Reputation: 171
I need to use AWK to sort through 1000 folders and extract the 2nd row of the 5th column in a file. We'll call it file.frq. For example:
home/user/directory/data1/file.frq
...
home/user/directory/data1000/file.frq
file.frq looks like this:
CHR SNP A1 A2 MAF NCHROBS
3 fa0 A G 0.22 300
I need the output of the AWK script to just list that 1-MAF value (1-0.22 in this case, so 0.78) 1000 times for each .frq
file in each data
directory.
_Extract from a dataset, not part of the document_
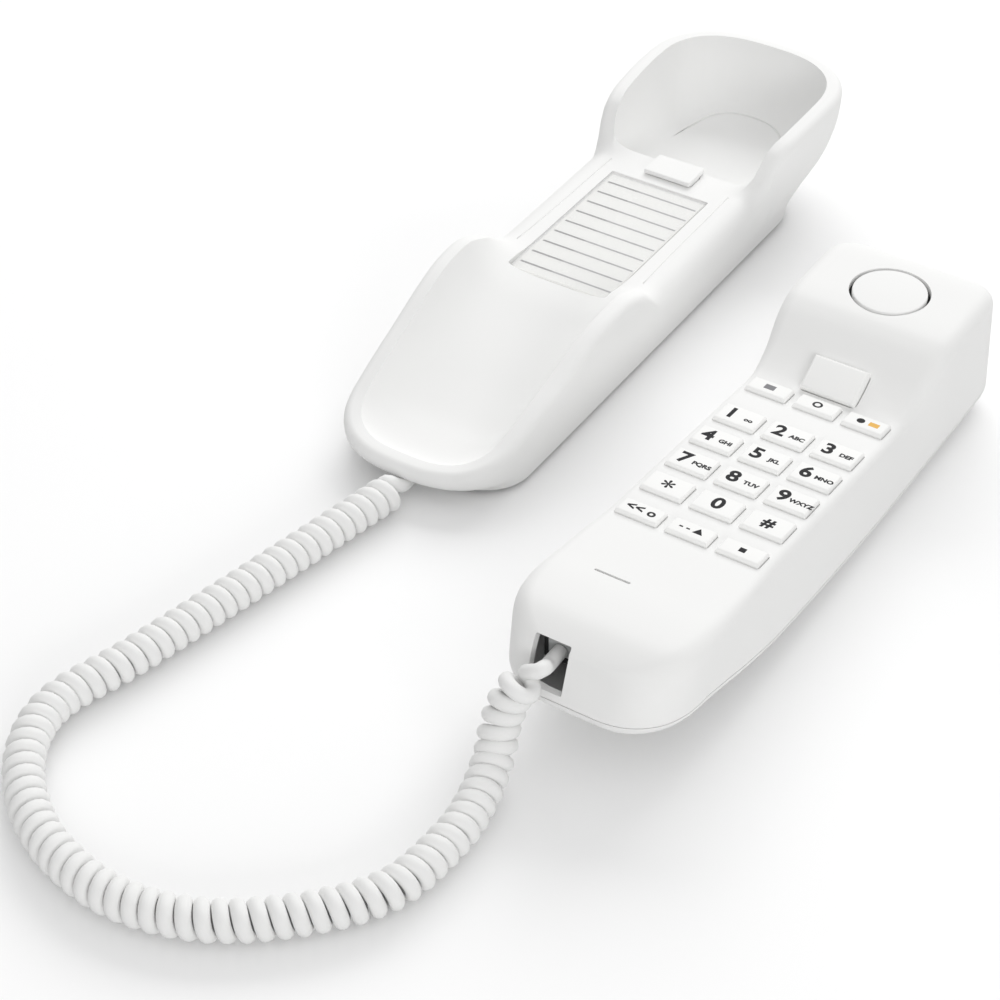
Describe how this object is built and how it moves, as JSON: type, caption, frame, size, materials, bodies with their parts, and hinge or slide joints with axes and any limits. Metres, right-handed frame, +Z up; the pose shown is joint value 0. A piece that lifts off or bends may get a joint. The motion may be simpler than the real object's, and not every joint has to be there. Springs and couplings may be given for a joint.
{
  "type": "corded landline phone",
  "caption": "Slim corded desk telephone: long white cradle base with two cups, keypad handset lying beside it face up, and a curly cord looping between them.",
  "frame": {"origin": "centre of the footprint of base and handset together, on the surface they stand on", "axes": "+Y along base and handset from the mouth end to the ear end, +X from the base towards the handset, +Z up"},
  "size_m": [0.1582, 0.3966, 0.0393],
  "materials": {
    "white_shell": "satin, fine moulded grain",
    "plate_grey": "satin, fine moulded grain",
    "key_white": "satin",
    "cord_white": "soft satin jacket",
    "clear_plug": "clear polished",
    "clear_cover": "clear polished",
    "card_paper": "uncoated card",
    "foot_rubber": "matt",
    "membrane_rubber": "matt",
    "jack_black": "matt",
    "board_green": "satin solder mask",
    "brass_disc": "brushed",
    "screw_steel": "zinc plated",
    "ballast_steel": "plain"
  },
  "bodies": {
    "base": {"base_shell": "white_shell", "base_bottom_plate": "plate_grey", "rubber_foot_1": "foot_rubber", "rubber_foot_2": "foot_rubber", "rubber_foot_3": "foot_rubber", "rubber_foot_4": "foot_rubber", "plate_screw_1": "screw_steel", "plate_screw_2": "screw_steel", "plate_screw_3": "screw_steel", "plate_screw_4": "screw_steel", "base_ballast": "ballast_steel", "base_circuit_board": "board_green", "ringer_disc": "brass_disc", "base_cord_jack": "jack_black", "base_cord_plug": "clear_plug", "line_jack": "jack_black", "index_card": "card_paper", "card_cover": "clear_cover", "base_cord_tail": "cord_white", "curly_cord": "cord_white"},
    "handset": {"handset_front_shell": "white_shell", "handset_back_shell": "white_shell", "hook_key_spring": "screw_steel", "hook_switch": "jack_black", "keypad_membrane": "membrane_rubber", "handset_circuit_board": "board_green", "earpiece_cover": "white_shell", "receiver_capsule": "jack_black", "microphone_capsule": "ballast_steel", "microphone_boot": "membrane_rubber", "handset_cord_jack": "jack_black", "handset_cord_plug": "clear_plug", "handset_cord_tail": "cord_white", "handset_ballast": "ballast_steel", "handset_screw_1": "screw_steel", "handset_screw_2": "screw_steel"},
    "hook_key": {"hook_key": "key_white"},
    "hanger_tab": {"hanger_tab": "white_shell"},
    "key_1": {"key_1": "key_white"},
    "key_2": {"key_2": "key_white"},
    "key_3": {"key_3": "key_white"},
    "key_4": {"key_4": "key_white"},
    "key_5": {"key_5": "key_white"},
    "key_6": {"key_6": "key_white"},
    "key_7": {"key_7": "key_white"},
    "key_8": {"key_8": "key_white"},
    "key_9": {"key_9": "key_white"},
    "key_star": {"key_star": "key_white"},
    "key_0": {"key_0": "key_white"},
    "key_hash": {"key_hash": "key_white"},
    "key_redial": {"key_redial": "key_white"},
    "key_flash": {"key_flash": "key_white"},
    "key_mute": {"key_mute": "key_white"},
    "key_memory": {"key_memory": "key_white"},
    "key_volume": {"key_volume": "key_white"},
    "key_ringer": {"key_ringer": "key_white"}
  },
  "joints": [
    {"name": "handset_lift", "type": "slide", "parent": "base", "child": "handset", "axis": [0, 0, 1], "range_m": [0, 0.12], "deforming": ["curly_cord"]},
    {"name": "hanger_tab_slide", "type": "slide", "parent": "base", "child": "hanger_tab", "axis": [0, 0, 1], "range_m": [0, 0.009]},
    {"name": "hook_key_press", "type": "slide", "parent": "handset", "child": "hook_key", "axis": [0, 0.515, -0.8572], "range_m": [0, 0.0025], "stiffness_N_per_m": 250, "deforming": ["hook_key_spring"]},
    {"name": "key_1_press", "type": "slide", "parent": "handset", "child": "key_1", "axis": [0, -0.0918, -0.9958], "range_m": [0, 0.0008], "stiffness_N_per_m": 400},
    {"name": "key_2_press", "type": "slide", "parent": "handset", "child": "key_2", "axis": [0, -0.0918, -0.9958], "range_m": [0, 0.0008], "stiffness_N_per_m": 400},
    {"name": "key_3_press", "type": "slide", "parent": "handset", "child": "key_3", "axis": [0, -0.0918, -0.9958], "range_m": [0, 0.0008], "stiffness_N_per_m": 400},
    {"name": "key_4_press", "type": "slide", "parent": "handset", "child": "key_4", "axis": [0, -0.0918, -0.9958], "range_m": [0, 0.0008], "stiffness_N_per_m": 400},
    {"name": "key_5_press", "type": "slide", "parent": "handset", "child": "key_5", "axis": [0, -0.0918, -0.9958], "range_m": [0, 0.0008], "stiffness_N_per_m": 400},
    {"name": "key_6_press", "type": "slide", "parent": "handset", "child": "key_6", "axis": [0, -0.0918, -0.9958], "range_m": [0, 0.0008], "stiffness_N_per_m": 400},
    {"name": "key_7_press", "type": "slide", "parent": "handset", "child": "key_7", "axis": [0, -0.0918, -0.9958], "range_m": [0, 0.0008], "stiffness_N_per_m": 400},
    {"name": "key_8_press", "type": "slide", "parent": "handset", "child": "key_8", "axis": [0, -0.0918, -0.9958], "range_m": [0, 0.0008], "stiffness_N_per_m": 400},
    {"name": "key_9_press", "type": "slide", "parent": "handset", "child": "key_9", "axis": [0, -0.0918, -0.9958], "range_m": [0, 0.0008], "stiffness_N_per_m": 400},
    {"name": "key_star_press", "type": "slide", "parent": "handset", "child": "key_star", "axis": [0, -0.0918, -0.9958], "range_m": [0, 0.0008], "stiffness_N_per_m": 400},
    {"name": "key_0_press", "type": "slide", "parent": "handset", "child": "key_0", "axis": [0, -0.0918, -0.9958], "range_m": [0, 0.0008], "stiffness_N_per_m": 400},
    {"name": "key_hash_press", "type": "slide", "parent": "handset", "child": "key_hash", "axis": [0, -0.0918, -0.9958], "range_m": [0, 0.0008], "stiffness_N_per_m": 400},
    {"name": "key_redial_press", "type": "slide", "parent": "handset", "child": "key_redial", "axis": [0, -0.0918, -0.9958], "range_m": [0, 0.0008], "stiffness_N_per_m": 400},
    {"name": "key_flash_press", "type": "slide", "parent": "handset", "child": "key_flash", "axis": [0, -0.0918, -0.9958], "range_m": [0, 0.0008], "stiffness_N_per_m": 400},
    {"name": "key_mute_press", "type": "slide", "parent": "handset", "child": "key_mute", "axis": [0, -0.0918, -0.9958], "range_m": [0, 0.0008], "stiffness_N_per_m": 400},
    {"name": "key_memory_press", "type": "slide", "parent": "handset", "child": "key_memory", "axis": [0, -0.0918, -0.9958], "range_m": [0, 0.0008], "stiffness_N_per_m": 400},
    {"name": "key_volume_press", "type": "slide", "parent": "handset", "child": "key_volume", "axis": [0, -0.0918, -0.9958], "range_m": [0, 0.0008], "stiffness_N_per_m": 400},
    {"name": "key_ringer_press", "type": "slide", "parent": "handset", "child": "key_ringer", "axis": [0, -0.0918, -0.9958], "range_m": [0, 0.0008], "stiffness_N_per_m": 400}
  ]
}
I was playing around with find
, but it is new to me and I'm not sure it's the right tool.
Upvotes: 0
Views: 1340
Reputation: 2747
To get only the values:
find /home/user/directory/ -name file.frq -exec awk 'FNR == 2 { print 1-$5 }' {} \;
To also get the filename in the output:
find /home/user/directory/ -name file.frq -exec awk 'FNR == 2 { print FILENAME " " 1-$5 }' {} \;
Edit
To sort the output in the desired order you could for example pipe the results through:
sed s/data// | sort -n | sed s/^/data/
or shorter:
sort -ta -k3n
Upvotes: 2
Reputation: 804
awk 'FNR == 2 {print FILENAME, 1 - $5}' data*/file.frq | sort -V
If its the second record, print the file name and 1 - the fifth column. A version sort seems to get proper ordering.
Upvotes: 4
Reputation: 75588
With Ruby:
ruby -e 'def get_i(f); f.gsub(/^.*\/data/, "").gsub(/\/file.frq$/, "").to_i; end;
Dir.glob("/home/user/directory/data*/file.frq").sort{|a,b| get_i(a) <=> get_i(b)}.each{|f|
File.readlines(f).each{|l| v = (Float(l.split[4]) rescue nil) and puts "#{f} #{(1-v).to_s}"}}'
I had this output on a test version:
/tmp/data1/file.frq 0.78
/tmp/data20/file.frq 0.78
/tmp/data1000/file.frq 0.78
Upvotes: 0